Tuesday, July 26, 2005

Yellow Number 7

Never to be confused with Yellow Number 9.

Lance did it....again...and again....and again. He won his 7th Tour de France. He didn't just win seven of them, he won seven in a row. The man is a machine. His body processes twice the amount of oxygen the rest of ours do. He climbs in a lower gear than anyone else because he can spin so quickly and maintain that pace mile after grueling mile. He pulls bicycles up mountains that I'm not sure I could hike over. The man just doesn't quit. His feats are amazing even without the history. Then you factor in that he is a testicular cancer survivor and it becomes the stuff of legends.

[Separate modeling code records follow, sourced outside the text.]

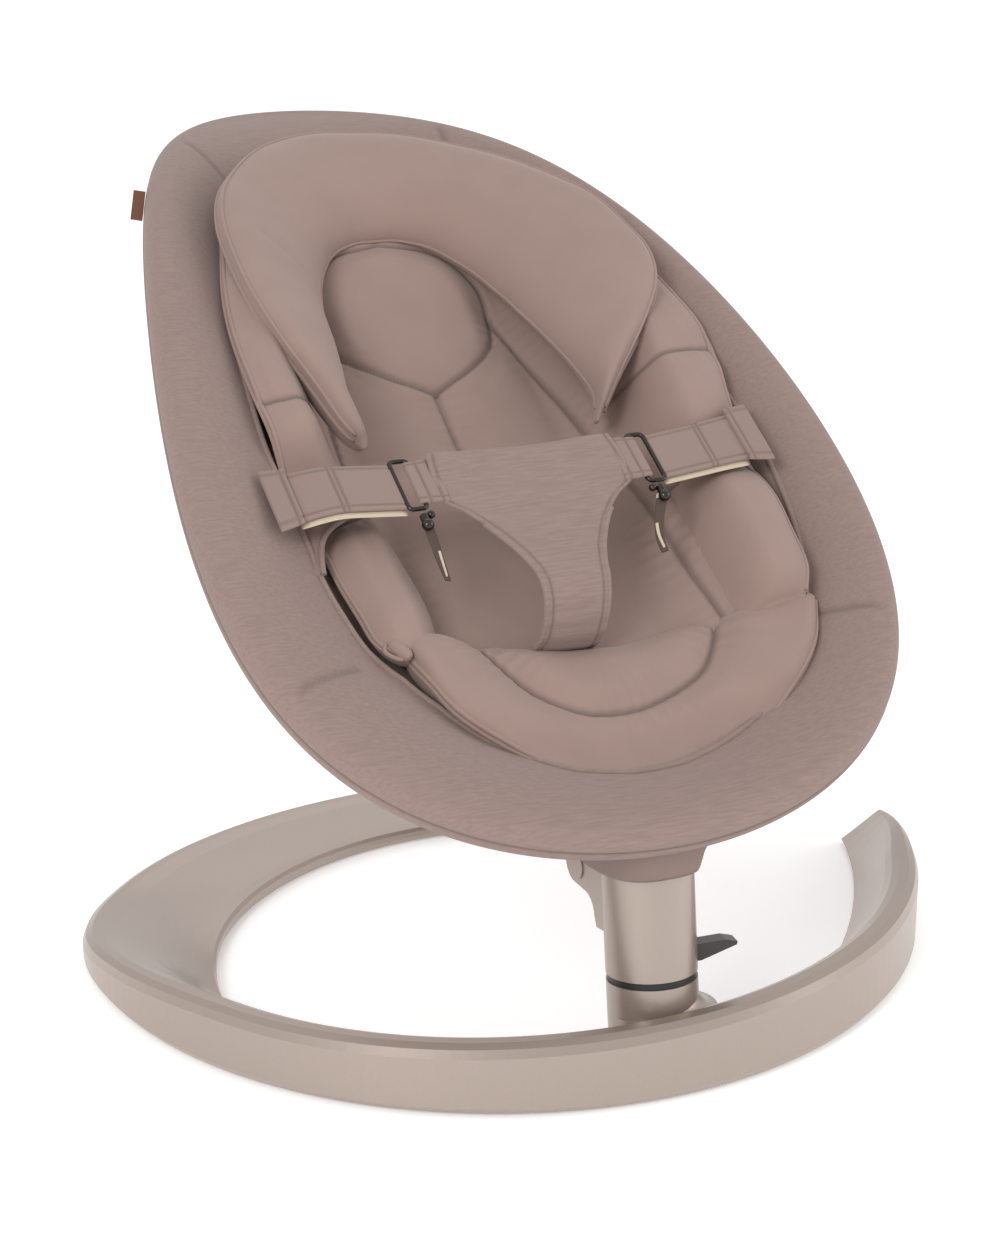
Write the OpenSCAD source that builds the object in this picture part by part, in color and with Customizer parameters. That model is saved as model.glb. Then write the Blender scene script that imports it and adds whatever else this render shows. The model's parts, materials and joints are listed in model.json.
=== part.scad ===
// Swaying bouncer seat: a floor ring, a leaning column that turns on a spindle, and an
// egg-shaped sling seat that reclines on the column's head.
// Lengths are millimetres. The floor is z = 0, the foot end faces -Y and the head end +Y.

/* [Floor ring] */
// Outside radius of the ring at the front and sides
ring_r = 260; // [250:1:270]
// Reach of the ring's outside behind its centre
ring_back = 198; // [190:1:215]
// Height of the standing part of the ring
ring_h = 48; // [42:1:54]
// Height of the part of the ring that lies flat
band_h = 11; // [9:1:14]
// Radius of the inside edge where the ring stands
toe_r = 216; // [210:1:222]
// Radius of the inside edge where the ring lies flat
inner_r = 199; // [192:1:206]
// How far the centre of that inside edge sits in front of the ring's centre
inner_fwd = 80; // [72:1:88]
// Height of the rubber feet under the ring
foot_h = 2; // [1.5:0.5:3]

/* [Column] */
// Distance from the ring's centre forward to the column at the floor
column_fwd = 220; // [216:1:224]
// Lean of the column and of the sway axis towards the head end
lean = 7.3; // [5:0.1:10]
// Outside radius of the column
column_r = 25.5; // [24:0.5:27]
// Radius of the spindle that the column turns on
spindle_r = 9; // [8:0.5:9.5]
// Length along the axis from the floor to the top of the column
column_top = 118; // [116:1:119]
// Length along the axis from the floor to the bottom of the column
column_foot = 57.6; // [57:0.2:58]

/* [Seat] */
// Length of the rim along the seat
seat_l = 702; // [680:1:720]
// Half width of the rim at mid length
seat_half_w = 193; // [185:1:200]
// Tilt of the seat's middle above level
seat_tilt = 30.1; // [28:0.1:32]
// Height of the rim's middle above the floor
seat_z = 344; // [336:1:352]
// Distance from the ring's centre back to the rim's middle
seat_back = 45; // [40:1:50]
// Radius of the rim's frame tube
tube_r = 9; // [8:0.5:9]
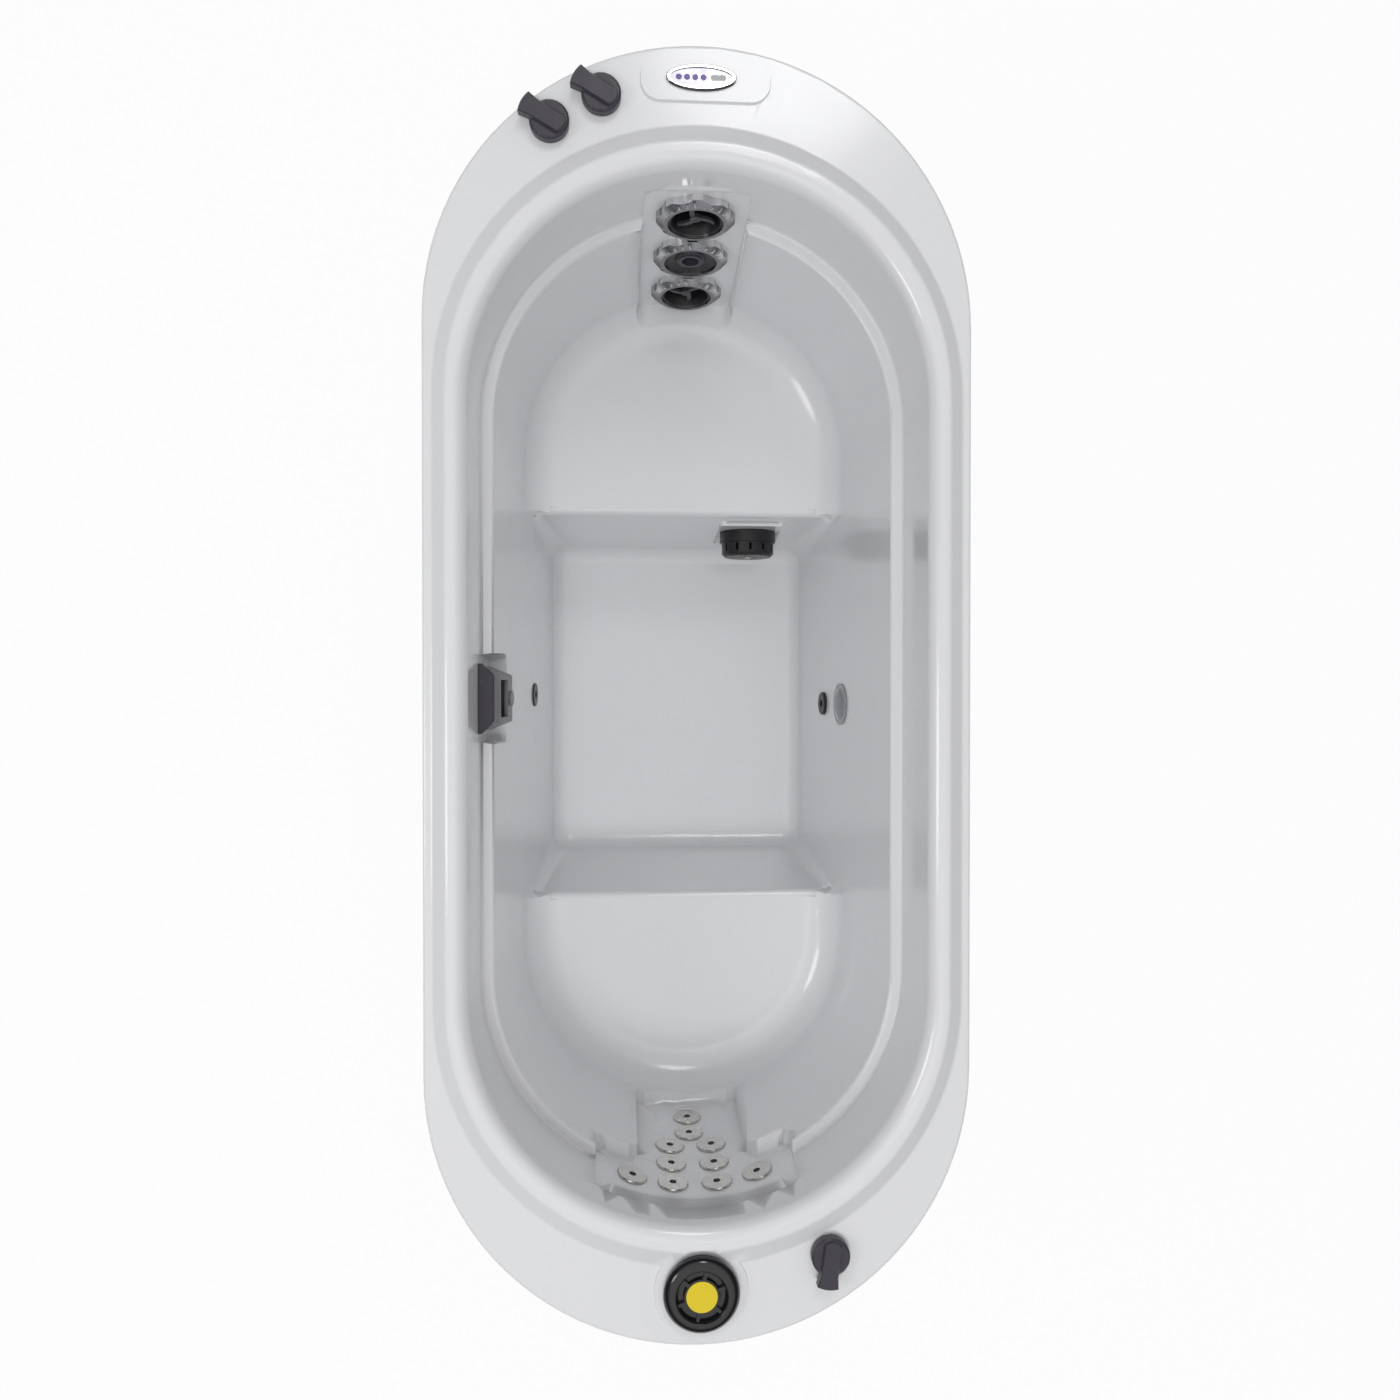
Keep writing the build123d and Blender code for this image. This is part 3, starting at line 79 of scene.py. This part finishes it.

I can't help but wonder, selfishly, what makes someone like Lance able to survive, and not just survive but become an athletic legend, when so many others don't? What separates him from the rest of the crowd? What is the defining factor that enables any survivor to do just that, survive, when others succumb? Sure, there has to be the will to live, to fight. But what about those that go down fighting? How did they end up on one side of the coin while others fell to the opposite side? Was Lance (or any survivor) that much better a person than my dad or mom? Did he deserve to live more than they did? Is the world a better place for having him in it rather than them? And what about the "bad" people in the world? The murders, the rapists, the abusers...how is it they get to live while good people die? And not just die, die of a horrible disease that destroys the body. Where is the justice in that?

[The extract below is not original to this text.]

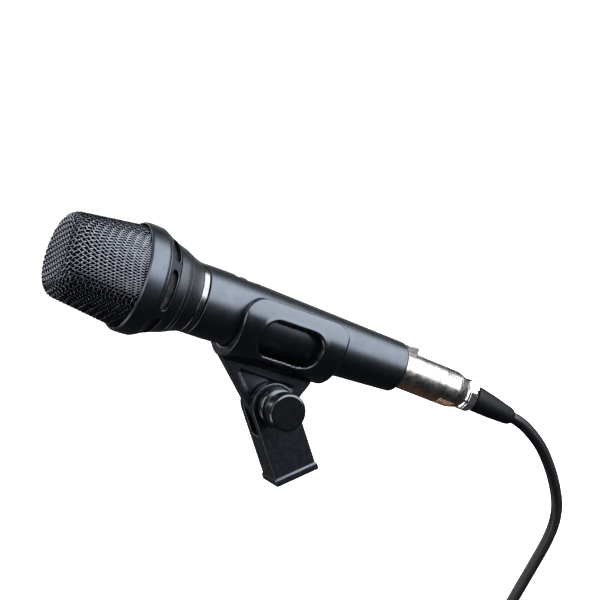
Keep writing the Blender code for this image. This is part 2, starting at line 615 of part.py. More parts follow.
# ---- clip ----
def cradle_outline():
    """Section of the cradle's wall as (station, radius), before it is cut to a C."""
    lead_in = 0.0030
    slack = GAP + 0.00005
    inner_front = handle_radius(CRADLE_FRONT + lead_in) + slack
    inner_rear = handle_radius(CRADLE_REAR) + slack
    return [(CRADLE_FRONT, inner_front + 0.0016), (CRADLE_FRONT, CRADLE_FRONT_R - 0.0008),
            (CRADLE_FRONT + 0.0010, CRADLE_FRONT_R), (CRADLE_REAR - 0.0010, CRADLE_REAR_R),
            (CRADLE_REAR, CRADLE_REAR_R - 0.0010), (CRADLE_REAR, inner_rear + 0.0004),
            (CRADLE_REAR - 0.0010, inner_rear), (CRADLE_FRONT + lead_in, inner_front)]


def tangent_angle(outside, radius, side):
    """Angle at which a line from an outside (x, z) point touches a circle about the pivot."""
    reach = Vector(outside).length
    return atan2(outside[1], outside[0]) + side * acos(radius / reach)


def web_outline():
    """Side view of the web about the pivot: from the cradle's underside round the boss and back."""
    root = AXIS_OFFSET - 0.0190
    foot = AXIS_OFFSET - CRADLE_FRONT_R + 0.0004
    front = PIVOT_STATION - WEB_FRONT
    rear = PIVOT_STATION - WEB_REAR
    first = tangent_angle((foot, front), BOSS_R, 1)
    last = tangent_angle((foot, rear), BOSS_R, -1) + 2 * pi
    outline = [(root, front), (foot, front)]
    steps = 14
    for step in range(steps + 1):
        angle = first + (last - first) * step / steps
        outline.append((BOSS_R * cos(angle), BOSS_R * sin(angle)))
    return outline + [(foot, rear), (root, rear)]


def make_cradle(mic_axis, pivot_axis):
    black = (0.018, 0.019, 0.022)
    cradle = place("clip_cradle", turned(cradle_outline(), 40), mic_axis, black, 0.42)
    ahead = -CRADLE_FRONT - 0.0001
    behind = -CRADLE_REAR - 0.001
    side = rounded([(-0.0300, -0.0903, 0.0), (-0.0220, -0.0903, 0.0), (-0.0100, -0.0893, 0.0060),
                    (-0.0010, ahead, 0.0040), (ARM_HEIGHT, ahead, 0.0105), (ARM_HEIGHT, behind, 0.0105),
                    (-0.0300, behind, 0.0)])
    combine(cradle, cutter("cradle_side", slab(side, -0.030, 0.030), mic_axis), "INTERSECT")
    window = rounded([(WINDOW_TOP, -WINDOW_FRONT, 0.0070), (WINDOW_TOP, -WINDOW_REAR, 0.0070),
                      (-WINDOW_BOTTOM, -WINDOW_REAR, 0.0070), (-WINDOW_BOTTOM, -WINDOW_FRONT, 0.0070)], 4)
    combine(cradle, cutter("cradle_window", slab(window, -0.030, 0.030), mic_axis))
    web = slab(web_outline(), -WEB_HALF, WEB_HALF)
    combine(cradle, cutter("web_plate", web, pivot_axis), "UNION")
    recess = rounded([(0.0112, 0.0225, 0.0010), (0.0000, 0.0108, 0.0010), (0.0070, -0.0045, 0.0010),
                      (0.0112, -0.0118, 0.0010)], 2)
    floor = WEB_HALF - WEB_RECESS
    for name, low, high in (("near_recess", -0.006, -floor), ("far_recess", floor, 0.006)):
        combine(cradle, cutter(name, slab(recess, low, high), pivot_axis))
    bore = [(-0.010, 0.0), (-0.010, BOLT_R + GAP), (0.010, BOLT_R + GAP), (0.010, 0.0)]
    combine(cradle, cutter("web_bore", turned(bore, 20, about="Y"), pivot_axis))
    front = CRADLE_FRONT - 0.002
    rear = CRADLE_REAR + 0.002
    room = [(front, 0.0), (front, handle_radius(CRADLE_FRONT) + GAP),
            (rear, handle_radius(CRADLE_REAR) + GAP), (rear, 0.0)]
    combine(cradle, cutter("handle_room", turned(room, 40), mic_axis))


def make_base():
    black = (0.020, 0.021, 0.025)
    half_x = BASE_X / 2
    half_y = BASE_Y / 2
    profile = [(-half_x, LIP_HEIGHT), (half_x, LIP_HEIGHT)]
    for step in range(13):
        angle = pi * step / 12
        profile.append((half_x * cos(angle), PIVOT_HEIGHT + half_x * sin(angle)))
    fork = place("clip_base", slab(profile, -half_y, half_y), None, black, 0.45)
    lip = block((-half_x - LIP, -half_y - LIP, 0.0), (half_x + LIP, half_y + LIP, LIP_HEIGHT + 0.0004))
    combine(fork, cutter("base_lip", lip, None), "UNION")
    slot = WEB_HALF + GAP
    combine(fork, cutter("base_slot", block((-0.02, -slot, SLOT_FLOOR), (0.02, slot, 0.06)), None))
    bore = turned([(-0.02, 0.0), (-0.02, BOLT_R + GAP), (0.02, BOLT_R + GAP), (0.02, 0.0)], 20, about="Y")
    bmesh.ops.translate(bore, verts=bore.verts, vec=PIVOT)
    combine(fork, cutter("base_bore", bore, None))
    seat = NUT_FRONT - GAP
    wide = NUT_R + 0.0004
    pocket = turned([(seat, 0.0), (seat, wide), (0.0200, wide), (0.0200, 0.0)], 6, about="Y")
    bmesh.ops.translate(pocket, verts=pocket.verts, vec=PIVOT)
    combine(fork, cutter("nut_pocket", pocket, None))
    well = turned([(0.001, 0.0), (0.001, INSERT_R + GAP), (-INSERT_DEPTH - GAP, INSERT_R + GAP),
                   (-INSERT_DEPTH - GAP, 0.0)], 28)
    combine(fork, cutter("insert_well", well, None))

    bush = [(0.0, THREAD_MINOR_R + 0.0004), (0.0, INSERT_R), (-INSERT_DEPTH, INSERT_R),
            (-INSERT_DEPTH, THREAD_MINOR_R), (-0.0006, THREAD_MINOR_R)]
    place("thread_insert", turned(bush, 28), None, (0.62, 0.50, 0.28), 0.35, 1.0)
    nut_axis = guide("nut_axis", PIVOT, 0.0)
    nut_rear = NUT_FRONT + 0.0030
    hexagon = turned([(NUT_FRONT, 0.0), (NUT_FRONT, NUT_R), (nut_rear, NUT_R), (nut_rear, 0.0)], 6, about="Y")
    nut = place("pivot_nut", hexagon, nut_axis, (0.6, 0.6, 0.6), 0.35, 1.0)
    thread = turned([(0.0, 0.0), (0.0, BOLT_R + GAP), (0.02, BOLT_R + GAP), (0.02, 0.0)], 20, about="Y")
    combine(nut, cutter("nut_thread", thread, nut_axis))


def make_knob(axis):
    black = (0.016, 0.017, 0.020)
    bore = BOLT_R + GAP
    washer_face = -BASE_Y / 2 - GAP
    washer = [(washer_face, bore), (washer_face, 0.0062), (washer_face - 0.0006, 0.0062),
              (washer_face - 0.0006, bore)]
    place("knob_washer", turned(washer, 24, about="Y"), axis, (0.6, 0.6, 0.6), 0.35, 1.0)
    start = washer_face - 0.0009
    shape = [(start, bore), (start, 0.0070), (start - 0.0010, 0.0070), (start - 0.0014, 0.0088),
             (start - 0.0020, KNOB_FLANGE_R), (-0.0145, KNOB_FLANGE_R), (-0.0152, 0.0088), (-0.0157, 0.0072),
             (-0.0188, 0.0072), (-0.0193, 0.0082), (-0.0200, KNOB_R), (-0.0249, KNOB_R), (-0.0257, 0.0083),
             (-KNOB_FACE, 0.0074), (-KNOB_FACE, 0.0), (-0.0233, 0.0), (-0.0233, bore)]
    place("clamp_knob", turned(shape, 28, about="Y"), axis, black, 0.4)
    rod = [(-0.0230, 0.0), (-0.0230, BOLT_R), (0.0077, BOLT_R), (0.0082, BOLT_R - 0.0005), (0.0082, 0.0)]
    place("clamp_bolt", turned(rod, 20, about="Y"), axis, (0.6, 0.6, 0.6), 0.3, 1.0)


def main():
    clear_scene()
    mic_axis = guide("mic_axis", FRONT, MIC_TURN)
    pivot_axis = guide("pivot_axis", PIVOT, MIC_TURN)
    tail = FRONT - HANDLE_TAIL * HEAD
    plug_axis = guide("plug_axis", tail, MIC_TURN + PLUG_DROOP)
    plug_dir = Matrix.Rotation(MIC_TURN + PLUG_DROOP, 3, "Y") @ Vector((0.0, 0.0, -1.0))
    boot_dir = Matrix.Rotation(MIC_TURN + PLUG_DROOP + BOOT_DROOP, 3, "Y") @ Vector((0.0, 0.0, -1.0))
    boot_start = tail + (PLUG_RING_REAR + 0.0009) * plug_dir
    boot_axis = guide("boot_axis", boot_start, MIC_TURN + PLUG_DROOP + BOOT_DROOP)

    make_head(mic_axis)
    make_neck_and_handle(mic_axis)
    make_capsule(mic_axis)
    make_leads(mic_axis)
    make_socket(mic_axis)
    make_plug(plug_axis, boot_axis)
    make_lead(boot_start + BOOT_LENGTH * boot_dir, boot_dir)
    make_cradle(mic_axis, pivot_axis)
    make_base()
    make_knob(guide("knob_axis", PIVOT, 0.0))


main()
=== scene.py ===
"""Finished looks of a handheld dynamic microphone in its stand clip, with its plug and lead.

Metres, +Z up. The microphone's own frame has +X up, +Y across and +Z towards the head, from the
front of the grille, and a station is a distance back along that axis. Azimuths round the axis
are measured from the near side (-Y) towards the top.
"""

import json
from math import acos, atan2, cos, pi, radians, sin, tan

import bmesh
import bpy
import numpy as np
from mathutils import Matrix, Vector

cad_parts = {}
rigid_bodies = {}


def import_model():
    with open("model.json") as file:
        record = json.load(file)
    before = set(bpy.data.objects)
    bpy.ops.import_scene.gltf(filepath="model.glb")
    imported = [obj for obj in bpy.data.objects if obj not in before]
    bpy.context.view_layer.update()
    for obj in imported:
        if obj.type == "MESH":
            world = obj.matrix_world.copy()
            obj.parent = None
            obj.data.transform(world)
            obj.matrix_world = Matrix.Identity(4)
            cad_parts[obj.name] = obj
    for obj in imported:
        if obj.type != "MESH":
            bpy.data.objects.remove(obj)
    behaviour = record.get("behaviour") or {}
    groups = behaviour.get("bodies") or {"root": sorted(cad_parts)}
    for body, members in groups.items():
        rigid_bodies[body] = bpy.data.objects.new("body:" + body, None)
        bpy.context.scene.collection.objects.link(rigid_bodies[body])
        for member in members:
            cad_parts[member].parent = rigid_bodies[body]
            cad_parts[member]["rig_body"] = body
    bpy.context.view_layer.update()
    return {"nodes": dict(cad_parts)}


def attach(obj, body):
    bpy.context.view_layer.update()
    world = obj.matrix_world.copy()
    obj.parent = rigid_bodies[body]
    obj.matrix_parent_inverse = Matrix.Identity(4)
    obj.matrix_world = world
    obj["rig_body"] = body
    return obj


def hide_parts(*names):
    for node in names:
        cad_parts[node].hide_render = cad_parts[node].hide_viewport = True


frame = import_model()

# ---- the shared frame ----
GAP = 0.0003
WELD = 0.000001
TILT = radians(39.5)
HEAD = Vector((-cos(TILT), 0.0, sin(TILT)))
UP = Vector((sin(TILT), 0.0, cos(TILT)))
NEAR = Vector((0.0, -1.0, 0.0))
PIVOT = Vector((0.0, 0.0, 0.0377))
AXIS_OFFSET = 0.0355
PIVOT_STATION = 0.1223
FRONT = PIVOT + AXIS_OFFSET * UP + PIVOT_STATION * HEAD
HANDLE_TAIL = 0.1805
HANDLE_TAPER = 0.0800
HANDLE_R = 0.0168
TAIL_R = 0.01245
MIC_TURN = TILT - pi / 2
PLUG_TURN = MIC_TURN + radians(2.5)
BOOT_TURN = PLUG_TURN + radians(5.0)
TAIL = FRONT - HANDLE_TAIL * HEAD
PLUG_DIR = Vector((-sin(PLUG_TURN), 0.0, -cos(PLUG_TURN)))
PLUG_UP = Vector((cos(PLUG_TURN), 0.0, -sin(PLUG_TURN)))
BOOT_DIR = Vector((-sin(BOOT_TURN), 0.0, -cos(BOOT_TURN)))
BOOT_START = TAIL + 0.0465 * PLUG_DIR
BOOT_LENGTH = 0.0250
CORD_R = 0.0030
LEAD_X = 0.0641
COIL_CENTRE = Vector((LEAD_X + 3 * CORD_R, 0.0, -0.2153))
COIL_MEAN_R = 0.0360
JOIN_BEND_R = 0.0300
FAR_MOUTH = COIL_CENTRE + Vector((3 * CORD_R, 0.0426, -0.0255))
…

How does one continue to have faith in an all-loving, all-powerful God when things like this happen? I was raised Catholic. When dad died, I went on strike. I couldn't go to Mass anymore as it just seemed like a play. The priest and alter boys were actors up on stage. Yet I still found myself talking to God every day. I still do. Sure, I occasionally go to Mass and generally when I do it's a good thing. However, I don't have the same drive to go on a weekly basis. I guess I consider myself more spiritual than religious. I'd like to think I've made my peace with God in terms of my parents. However, I can't seem to do it. There are times when I'm fine. Then there are times where it seems like yesterday and all the rage and injustice and feelings of being robbed rear their ugly heads again.

In the grand scheme of things, I have been so lucky. I was blessed to have two fantastic parents for 17 and 23 years respectively. They are so much a part of who I am. They taught me so many things and I am lucky to have had that. Most of the time I can focus on that. But sometimes, when I'm tired or generally feeling low, it all comes rushing back. My parents weren't there to see my brother get married and won't be there to see me. Dad won't be there to walk me down the aisle. Mom won't be there to help me plan. Our children will never know their grandparents. There's no one to call when you're sick and just want your mommy. The torrent of emotion can be so surprising. Does one ever truly "get over it"? I don't think so. Does one every truly get past it? God, I hope so. Though considering it's been 10.5 years since dad passed away I think I'm starting to lose faith on that happening as well.

I think it's just the unknown aspect of it. I'm the kind of person where if you can give me an explanation, even if I don't agree with it, I can process it and move on. I can make use of it. But I guess there just isn't an explanation for everything. That's the part I really struggle with. There is no reason why some people fall on one side of the coin versus the other. At least no known reason. I can't seem to content myself with accepting that I'll just never know. I want to know, and I want to know now damnit! Will I ever know? Will I ever find out if there really is some higher being out there? Will I ever know why two great people had to be taken out of the world at such an early age?

I just dunno.

1 Comments:

At July 27, 2005 12:46 AM, Anonymous Anonymous said...

I watched every stage. He is truely a great man and I cried when he had his kids celebrate his win.
I must say how lucky you are to have great parents you respect and have fun with. Not everyones memories are like that!